Certo, la Giunta Raggi può legittimamente sostenere di essersi mossa nell’ambito di un contesto consolidato e di aver cercato di introdurre dei criteri di valutazione oggettivi (fino a perdersi nei meandri dei parametri individuati anche per premiare persino chi dice educatamente “buon giorno” ai colleghi, entrando in ufficio). In sostanza, il quadro normativo della gestione del personale rimane più o meno quello di sempre. Basti osservare il numero e la qualità delle indennità accessorie previste: turnazioni, reperibilità (anche a Capodanno?), rischio, maneggio valori, disagi operativi. Oppure il sistema di valutazione della produttività corredato di una scala di punteggi riferiti a declaratorie tanto ampie e generiche da essere oggetto di interpretazione difforme e quindi di contestazione.

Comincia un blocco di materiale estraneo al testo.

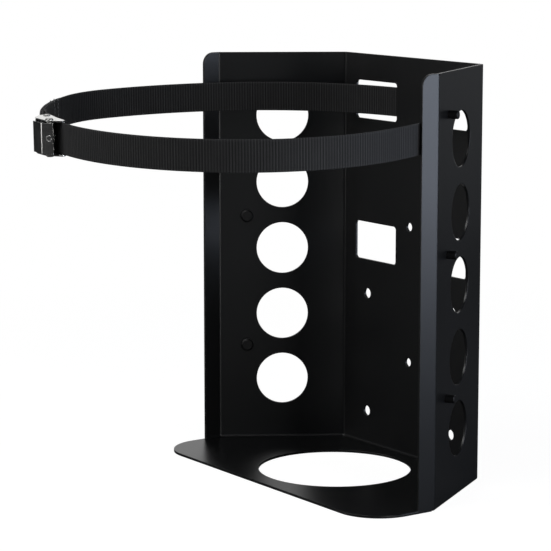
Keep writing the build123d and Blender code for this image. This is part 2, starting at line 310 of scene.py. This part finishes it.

Ma uno degli aspetti più discutibili sembra essere quello della progressione di carriera: un meccanismo che non si basa sui posti disponibili in organico, ma sulla (supposta) crescita professionale del dipendente, in quanto gli viene riconosciuto di attivare la procedura e far valere i titoli. Vorremmo sbagliare, ma questi percorsi possono determinare un periodico scorrimento di buona parte del personale verso posizioni lavorative più elevate senza che muti sostanzialmente l’organizzazione del lavoro. Di conseguenza, l’inquadramento e il livello retributivo verrebbero ad assumere un valore soggettivo; non sarebbero più ragguagliati alle mansioni a cui il lavoratore è adibito ma alle sue capacità professionali dichiarate e documentate sulla base dei requisiti previsti. I criteri di scelta e di promozione saranno pure oggettivi, ma questa procedura ci sembra confermare la logica – vecchia come il cucco – del todos caballeros. Alla fine, in una dichiarazione comune, le parti parlano di un risparmio di 15 milioni e ne attendono la certificazione. Staremo a vedere. Senza pregiudizi, ma con qualche dubbio.